--- begin Given records ---

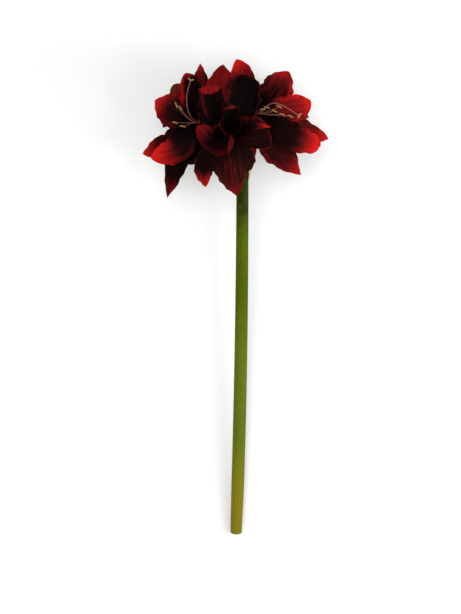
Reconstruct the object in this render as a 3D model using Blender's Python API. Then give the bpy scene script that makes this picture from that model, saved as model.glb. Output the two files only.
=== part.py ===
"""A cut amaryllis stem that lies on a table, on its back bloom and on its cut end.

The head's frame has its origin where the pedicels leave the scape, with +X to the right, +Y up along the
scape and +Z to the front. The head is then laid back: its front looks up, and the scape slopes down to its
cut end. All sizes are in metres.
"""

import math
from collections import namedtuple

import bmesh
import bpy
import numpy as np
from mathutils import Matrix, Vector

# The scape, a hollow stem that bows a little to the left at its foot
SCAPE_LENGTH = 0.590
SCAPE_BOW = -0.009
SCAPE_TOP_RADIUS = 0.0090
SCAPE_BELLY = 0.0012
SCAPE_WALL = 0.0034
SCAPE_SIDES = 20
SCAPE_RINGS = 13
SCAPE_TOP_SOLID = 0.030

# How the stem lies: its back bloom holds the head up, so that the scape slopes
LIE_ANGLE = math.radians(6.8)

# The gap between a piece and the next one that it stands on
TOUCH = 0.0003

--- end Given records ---
--- begin Given records ---

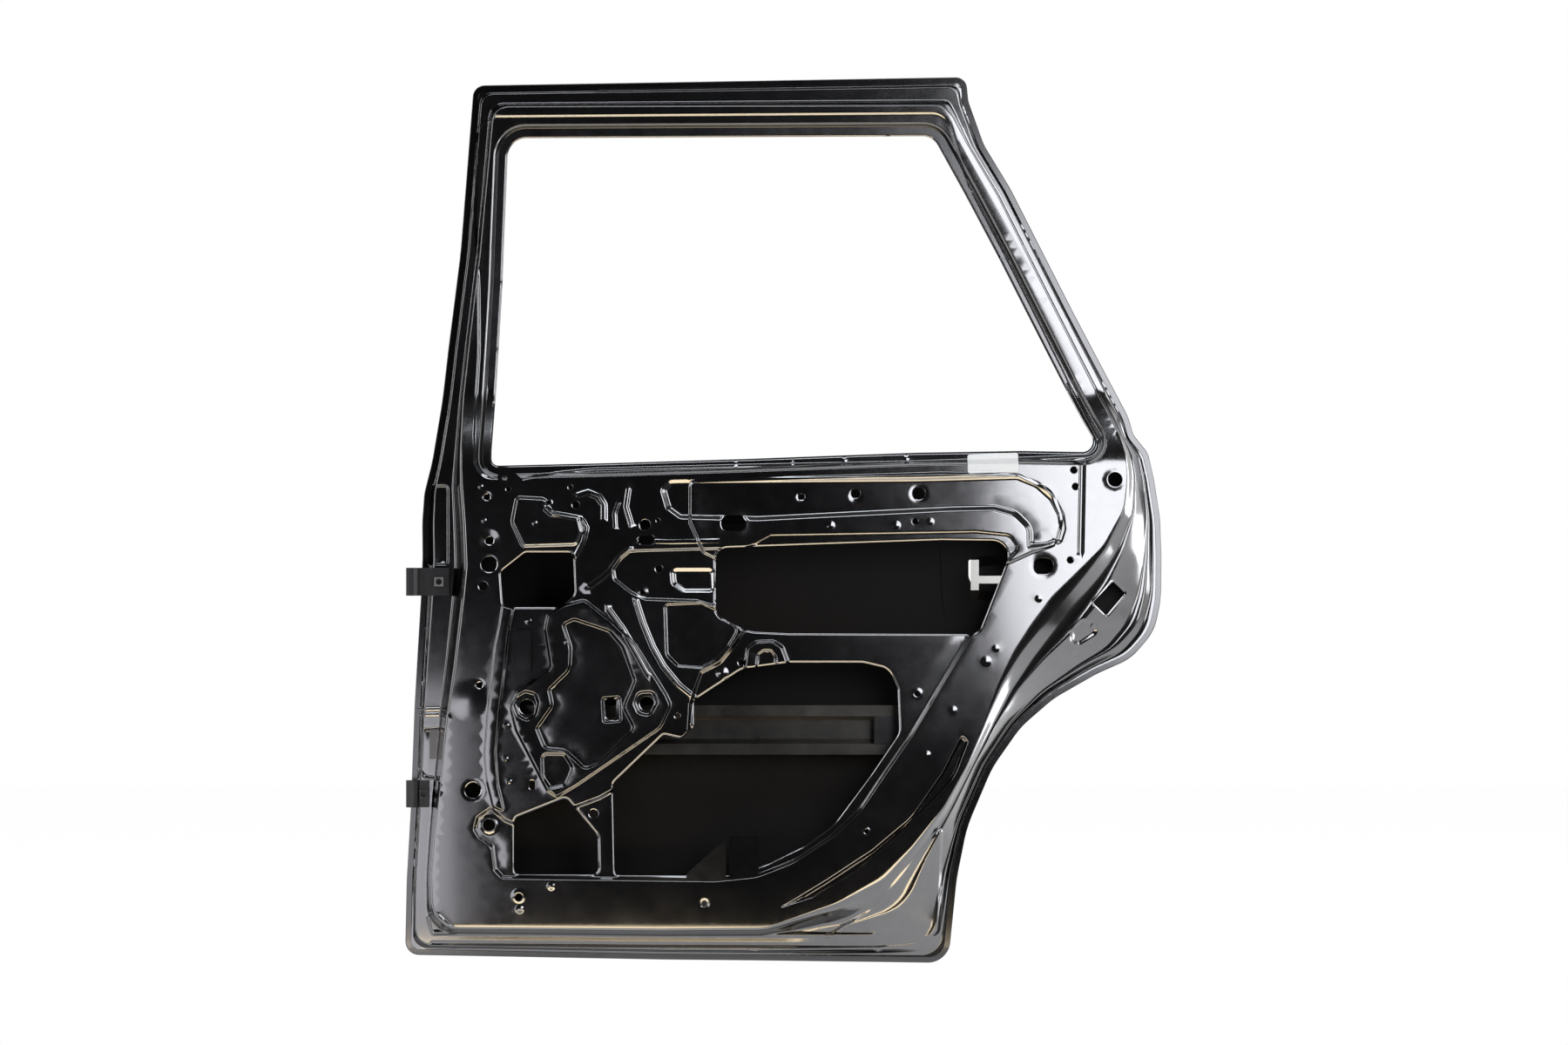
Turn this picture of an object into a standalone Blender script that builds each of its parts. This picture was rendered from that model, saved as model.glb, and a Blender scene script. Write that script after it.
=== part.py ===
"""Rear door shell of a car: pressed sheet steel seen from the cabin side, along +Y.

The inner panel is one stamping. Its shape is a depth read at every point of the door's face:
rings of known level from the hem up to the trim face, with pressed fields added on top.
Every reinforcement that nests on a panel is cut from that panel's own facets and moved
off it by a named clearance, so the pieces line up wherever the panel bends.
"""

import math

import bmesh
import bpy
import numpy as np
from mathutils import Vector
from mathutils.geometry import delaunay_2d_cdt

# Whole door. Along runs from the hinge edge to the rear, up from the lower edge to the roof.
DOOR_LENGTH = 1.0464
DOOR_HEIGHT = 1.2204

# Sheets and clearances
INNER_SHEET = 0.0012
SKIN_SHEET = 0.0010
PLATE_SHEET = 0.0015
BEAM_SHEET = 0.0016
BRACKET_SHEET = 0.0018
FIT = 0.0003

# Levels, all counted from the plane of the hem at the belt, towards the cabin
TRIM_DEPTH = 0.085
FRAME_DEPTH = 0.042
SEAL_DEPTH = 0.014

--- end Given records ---
--- begin Given records ---

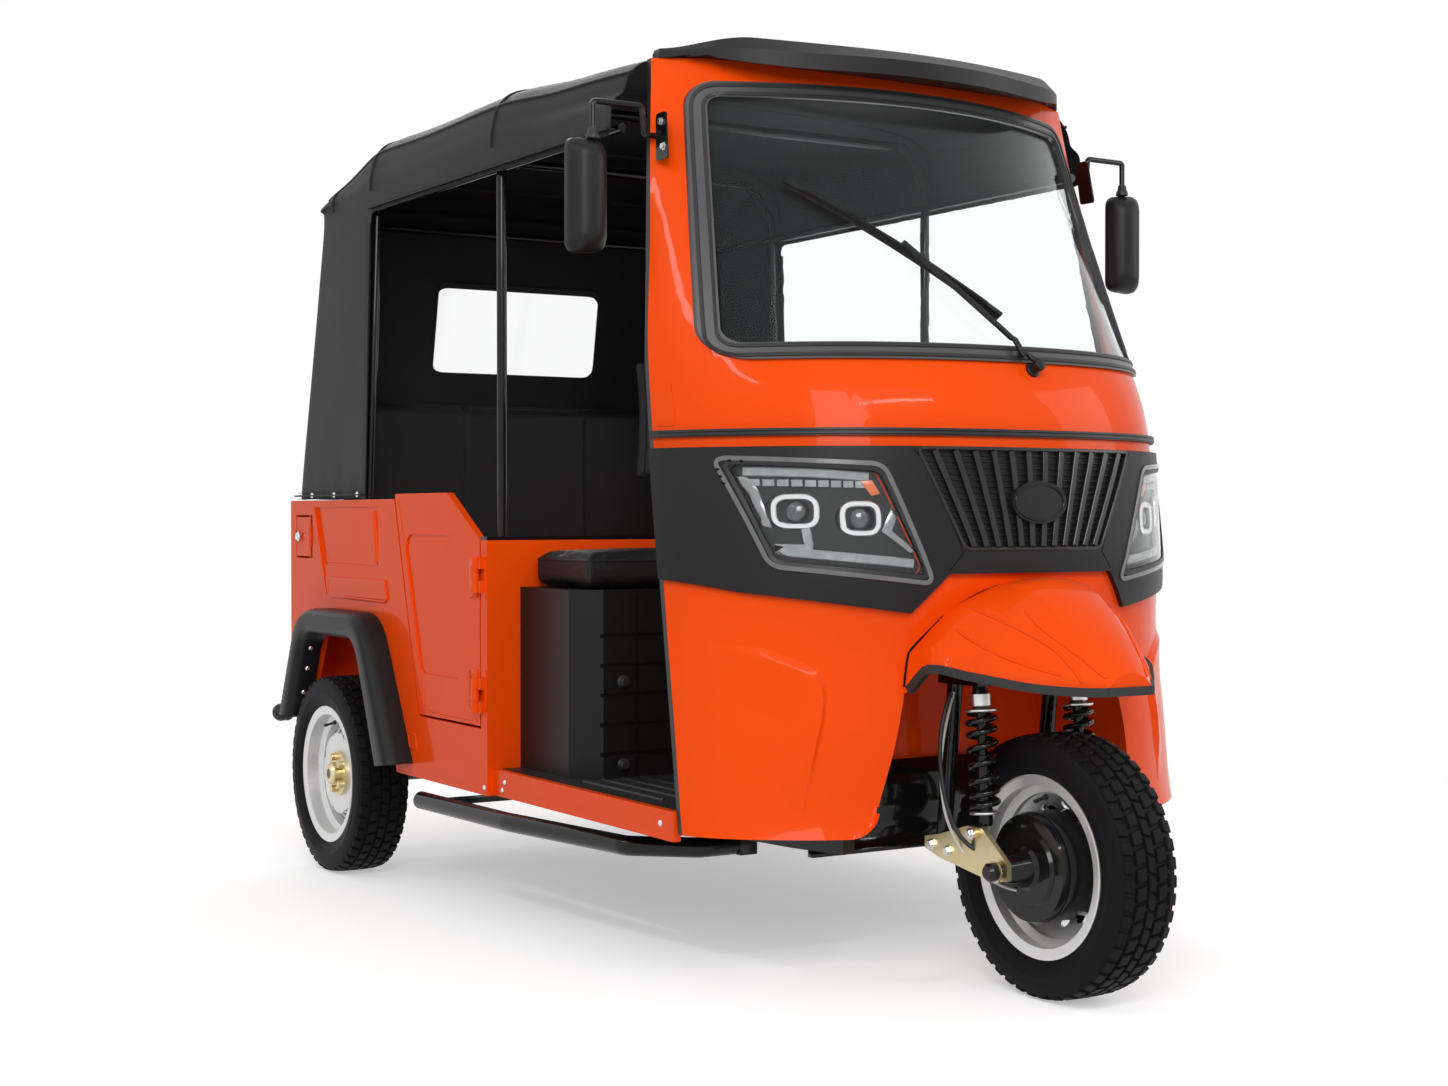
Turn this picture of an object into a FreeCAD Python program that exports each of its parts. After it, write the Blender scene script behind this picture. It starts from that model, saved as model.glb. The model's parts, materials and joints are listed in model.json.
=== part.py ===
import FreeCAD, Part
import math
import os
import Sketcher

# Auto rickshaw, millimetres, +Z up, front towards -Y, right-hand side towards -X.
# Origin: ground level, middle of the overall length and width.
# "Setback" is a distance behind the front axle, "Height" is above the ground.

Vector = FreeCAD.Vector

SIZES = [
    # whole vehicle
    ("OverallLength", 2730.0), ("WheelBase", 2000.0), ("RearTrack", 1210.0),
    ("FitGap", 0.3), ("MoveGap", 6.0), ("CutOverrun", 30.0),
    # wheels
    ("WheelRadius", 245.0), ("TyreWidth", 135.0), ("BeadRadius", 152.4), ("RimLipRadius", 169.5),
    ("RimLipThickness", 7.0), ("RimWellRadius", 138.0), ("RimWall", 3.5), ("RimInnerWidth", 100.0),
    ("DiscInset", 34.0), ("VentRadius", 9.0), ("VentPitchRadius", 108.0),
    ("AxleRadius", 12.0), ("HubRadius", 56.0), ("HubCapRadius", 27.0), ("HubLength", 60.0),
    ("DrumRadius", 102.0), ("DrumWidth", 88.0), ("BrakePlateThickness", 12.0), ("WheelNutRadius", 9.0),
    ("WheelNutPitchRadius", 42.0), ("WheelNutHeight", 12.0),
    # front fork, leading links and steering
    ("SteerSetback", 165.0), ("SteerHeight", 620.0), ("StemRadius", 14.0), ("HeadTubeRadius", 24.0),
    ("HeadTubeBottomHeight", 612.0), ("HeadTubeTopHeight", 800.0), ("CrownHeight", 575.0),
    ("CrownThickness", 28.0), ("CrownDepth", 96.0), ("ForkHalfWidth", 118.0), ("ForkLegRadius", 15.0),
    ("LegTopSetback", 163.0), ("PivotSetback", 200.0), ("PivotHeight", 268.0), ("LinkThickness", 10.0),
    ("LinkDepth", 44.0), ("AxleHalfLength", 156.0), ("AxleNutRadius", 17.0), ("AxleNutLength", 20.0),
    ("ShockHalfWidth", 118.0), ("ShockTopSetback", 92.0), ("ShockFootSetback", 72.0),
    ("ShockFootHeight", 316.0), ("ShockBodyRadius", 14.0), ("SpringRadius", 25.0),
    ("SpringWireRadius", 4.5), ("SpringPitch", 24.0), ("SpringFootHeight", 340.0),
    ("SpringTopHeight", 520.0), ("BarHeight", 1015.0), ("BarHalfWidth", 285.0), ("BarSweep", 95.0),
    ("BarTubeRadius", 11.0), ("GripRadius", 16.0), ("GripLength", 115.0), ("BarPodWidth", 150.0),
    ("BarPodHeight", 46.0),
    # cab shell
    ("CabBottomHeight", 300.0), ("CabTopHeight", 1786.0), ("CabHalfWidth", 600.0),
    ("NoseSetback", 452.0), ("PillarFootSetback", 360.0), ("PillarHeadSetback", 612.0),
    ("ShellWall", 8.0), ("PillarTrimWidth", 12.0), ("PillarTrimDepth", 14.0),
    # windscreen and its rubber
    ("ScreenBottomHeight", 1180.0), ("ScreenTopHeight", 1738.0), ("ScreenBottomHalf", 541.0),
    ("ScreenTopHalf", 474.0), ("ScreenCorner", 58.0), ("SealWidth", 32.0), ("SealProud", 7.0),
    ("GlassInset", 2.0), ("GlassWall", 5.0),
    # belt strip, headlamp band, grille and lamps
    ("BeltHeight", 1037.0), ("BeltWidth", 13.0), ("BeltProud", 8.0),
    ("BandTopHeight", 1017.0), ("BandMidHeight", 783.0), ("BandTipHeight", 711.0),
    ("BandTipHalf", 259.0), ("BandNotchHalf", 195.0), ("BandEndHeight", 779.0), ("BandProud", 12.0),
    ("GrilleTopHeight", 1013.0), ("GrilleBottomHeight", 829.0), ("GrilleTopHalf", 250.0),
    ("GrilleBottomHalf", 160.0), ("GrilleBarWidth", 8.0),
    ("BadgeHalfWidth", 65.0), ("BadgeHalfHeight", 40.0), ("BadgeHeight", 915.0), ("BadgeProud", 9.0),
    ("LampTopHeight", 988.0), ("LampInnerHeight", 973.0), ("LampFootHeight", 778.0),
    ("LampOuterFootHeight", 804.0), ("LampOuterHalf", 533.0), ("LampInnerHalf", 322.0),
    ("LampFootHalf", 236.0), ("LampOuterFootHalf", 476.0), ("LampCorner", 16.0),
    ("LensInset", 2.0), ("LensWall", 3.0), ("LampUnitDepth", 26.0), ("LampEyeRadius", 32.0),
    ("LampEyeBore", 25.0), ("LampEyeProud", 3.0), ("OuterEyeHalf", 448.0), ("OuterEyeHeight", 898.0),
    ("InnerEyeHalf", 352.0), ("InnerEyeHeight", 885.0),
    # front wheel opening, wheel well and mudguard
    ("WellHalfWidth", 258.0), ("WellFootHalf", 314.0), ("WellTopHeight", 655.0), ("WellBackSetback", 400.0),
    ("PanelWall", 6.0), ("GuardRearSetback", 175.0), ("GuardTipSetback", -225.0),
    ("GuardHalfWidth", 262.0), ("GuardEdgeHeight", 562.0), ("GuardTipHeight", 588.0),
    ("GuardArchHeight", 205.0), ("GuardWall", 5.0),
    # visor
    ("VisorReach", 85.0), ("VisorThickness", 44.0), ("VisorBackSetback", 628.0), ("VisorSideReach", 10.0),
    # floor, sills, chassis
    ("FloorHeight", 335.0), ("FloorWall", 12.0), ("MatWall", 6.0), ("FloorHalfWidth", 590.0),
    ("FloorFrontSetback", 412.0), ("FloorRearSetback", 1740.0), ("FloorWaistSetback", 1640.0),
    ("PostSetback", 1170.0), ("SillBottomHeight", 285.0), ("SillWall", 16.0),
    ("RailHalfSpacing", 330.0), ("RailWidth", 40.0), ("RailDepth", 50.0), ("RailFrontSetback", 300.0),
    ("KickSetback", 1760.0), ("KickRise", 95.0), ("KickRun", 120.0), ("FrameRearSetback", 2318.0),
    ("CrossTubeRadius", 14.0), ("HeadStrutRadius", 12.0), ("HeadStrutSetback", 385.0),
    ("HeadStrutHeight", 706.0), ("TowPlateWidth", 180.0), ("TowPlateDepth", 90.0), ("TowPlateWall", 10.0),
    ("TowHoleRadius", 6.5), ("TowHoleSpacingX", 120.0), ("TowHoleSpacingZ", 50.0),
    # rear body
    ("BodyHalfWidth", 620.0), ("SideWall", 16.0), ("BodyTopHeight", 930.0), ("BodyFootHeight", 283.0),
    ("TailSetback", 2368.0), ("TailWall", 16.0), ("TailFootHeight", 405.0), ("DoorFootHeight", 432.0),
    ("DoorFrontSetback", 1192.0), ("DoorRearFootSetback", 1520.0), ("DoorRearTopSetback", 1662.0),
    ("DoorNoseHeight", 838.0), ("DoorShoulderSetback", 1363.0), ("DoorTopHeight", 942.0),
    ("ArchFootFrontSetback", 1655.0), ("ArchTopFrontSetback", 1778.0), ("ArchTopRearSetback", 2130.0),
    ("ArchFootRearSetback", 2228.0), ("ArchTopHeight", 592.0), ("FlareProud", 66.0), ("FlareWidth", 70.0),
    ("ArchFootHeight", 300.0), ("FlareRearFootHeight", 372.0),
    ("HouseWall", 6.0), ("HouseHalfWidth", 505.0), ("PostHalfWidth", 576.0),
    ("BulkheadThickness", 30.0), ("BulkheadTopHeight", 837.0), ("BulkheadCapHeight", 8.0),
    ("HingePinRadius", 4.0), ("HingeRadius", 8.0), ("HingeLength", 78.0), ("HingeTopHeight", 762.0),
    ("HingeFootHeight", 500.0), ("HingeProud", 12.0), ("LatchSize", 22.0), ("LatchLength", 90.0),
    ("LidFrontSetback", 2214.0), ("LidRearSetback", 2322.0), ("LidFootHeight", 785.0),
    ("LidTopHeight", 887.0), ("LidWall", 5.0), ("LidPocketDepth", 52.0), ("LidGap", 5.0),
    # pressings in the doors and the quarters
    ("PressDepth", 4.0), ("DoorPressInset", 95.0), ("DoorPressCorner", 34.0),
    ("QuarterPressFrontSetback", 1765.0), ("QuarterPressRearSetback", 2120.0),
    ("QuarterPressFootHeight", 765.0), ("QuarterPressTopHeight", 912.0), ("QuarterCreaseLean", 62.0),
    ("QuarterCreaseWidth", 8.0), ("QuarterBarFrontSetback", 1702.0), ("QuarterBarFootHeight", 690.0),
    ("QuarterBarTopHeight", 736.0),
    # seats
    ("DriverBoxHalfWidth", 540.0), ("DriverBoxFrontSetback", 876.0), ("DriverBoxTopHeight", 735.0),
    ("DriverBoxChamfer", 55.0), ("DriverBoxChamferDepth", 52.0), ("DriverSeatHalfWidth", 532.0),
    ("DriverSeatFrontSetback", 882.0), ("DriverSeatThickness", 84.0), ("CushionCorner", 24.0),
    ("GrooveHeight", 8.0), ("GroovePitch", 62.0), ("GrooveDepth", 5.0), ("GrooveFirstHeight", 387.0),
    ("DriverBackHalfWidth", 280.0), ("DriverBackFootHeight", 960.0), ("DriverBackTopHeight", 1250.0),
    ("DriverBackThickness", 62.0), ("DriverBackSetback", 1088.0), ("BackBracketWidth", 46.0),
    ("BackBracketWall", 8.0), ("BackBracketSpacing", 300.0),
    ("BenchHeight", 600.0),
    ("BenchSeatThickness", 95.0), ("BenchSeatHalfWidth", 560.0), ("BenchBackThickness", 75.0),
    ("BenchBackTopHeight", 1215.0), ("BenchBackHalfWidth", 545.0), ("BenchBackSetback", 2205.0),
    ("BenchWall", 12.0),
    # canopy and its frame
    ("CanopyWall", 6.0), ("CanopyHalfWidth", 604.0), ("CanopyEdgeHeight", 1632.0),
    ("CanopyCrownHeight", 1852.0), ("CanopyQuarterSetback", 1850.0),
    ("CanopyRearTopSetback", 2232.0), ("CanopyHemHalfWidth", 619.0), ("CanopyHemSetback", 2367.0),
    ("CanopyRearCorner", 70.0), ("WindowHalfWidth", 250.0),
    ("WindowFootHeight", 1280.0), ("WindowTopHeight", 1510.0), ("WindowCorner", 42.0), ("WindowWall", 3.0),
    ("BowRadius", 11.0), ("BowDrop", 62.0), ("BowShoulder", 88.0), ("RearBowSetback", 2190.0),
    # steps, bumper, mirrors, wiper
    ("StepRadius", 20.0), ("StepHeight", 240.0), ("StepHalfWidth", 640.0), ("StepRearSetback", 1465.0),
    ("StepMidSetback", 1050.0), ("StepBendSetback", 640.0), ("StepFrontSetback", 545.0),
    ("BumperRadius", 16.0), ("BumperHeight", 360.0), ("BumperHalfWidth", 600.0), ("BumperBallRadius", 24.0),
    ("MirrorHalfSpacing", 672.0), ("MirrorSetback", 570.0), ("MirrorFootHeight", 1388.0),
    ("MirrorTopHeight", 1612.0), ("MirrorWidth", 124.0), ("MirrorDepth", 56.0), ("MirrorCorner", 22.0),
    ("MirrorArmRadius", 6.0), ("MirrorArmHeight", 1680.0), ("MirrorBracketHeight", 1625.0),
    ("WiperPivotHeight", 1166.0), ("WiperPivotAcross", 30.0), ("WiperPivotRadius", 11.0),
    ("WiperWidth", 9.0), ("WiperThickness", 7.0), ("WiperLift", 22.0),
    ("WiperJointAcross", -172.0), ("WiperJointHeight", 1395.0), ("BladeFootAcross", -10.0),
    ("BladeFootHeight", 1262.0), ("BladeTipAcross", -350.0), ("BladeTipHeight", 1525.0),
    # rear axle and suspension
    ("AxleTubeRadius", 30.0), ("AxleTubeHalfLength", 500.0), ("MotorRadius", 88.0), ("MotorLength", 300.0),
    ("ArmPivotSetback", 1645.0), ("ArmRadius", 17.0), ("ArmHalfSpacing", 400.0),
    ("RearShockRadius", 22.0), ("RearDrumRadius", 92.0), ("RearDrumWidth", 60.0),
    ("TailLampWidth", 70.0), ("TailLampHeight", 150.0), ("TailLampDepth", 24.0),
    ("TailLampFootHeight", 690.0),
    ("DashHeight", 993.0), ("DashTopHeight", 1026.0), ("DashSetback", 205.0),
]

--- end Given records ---

__Task to carry out__: Scan the lines for the string "picture". Pick out every line that has it.

__Response__:
Reconstruct the object in this render as a 3D model using Blender's Python API. Then give the bpy scene script that makes this picture from that model, saved as model.glb. Output the two files only.
Turn this picture of an object into a standalone Blender script that builds each of its parts. This picture was rendered from that model, saved as model.glb, and a Blender scene script. Write that script after it.
Turn this picture of an object into a FreeCAD Python program that exports each of its parts. After it, write the Blender scene script behind this picture. It starts from that model, saved as model.glb. The model's parts, materials and joints are listed in model.json.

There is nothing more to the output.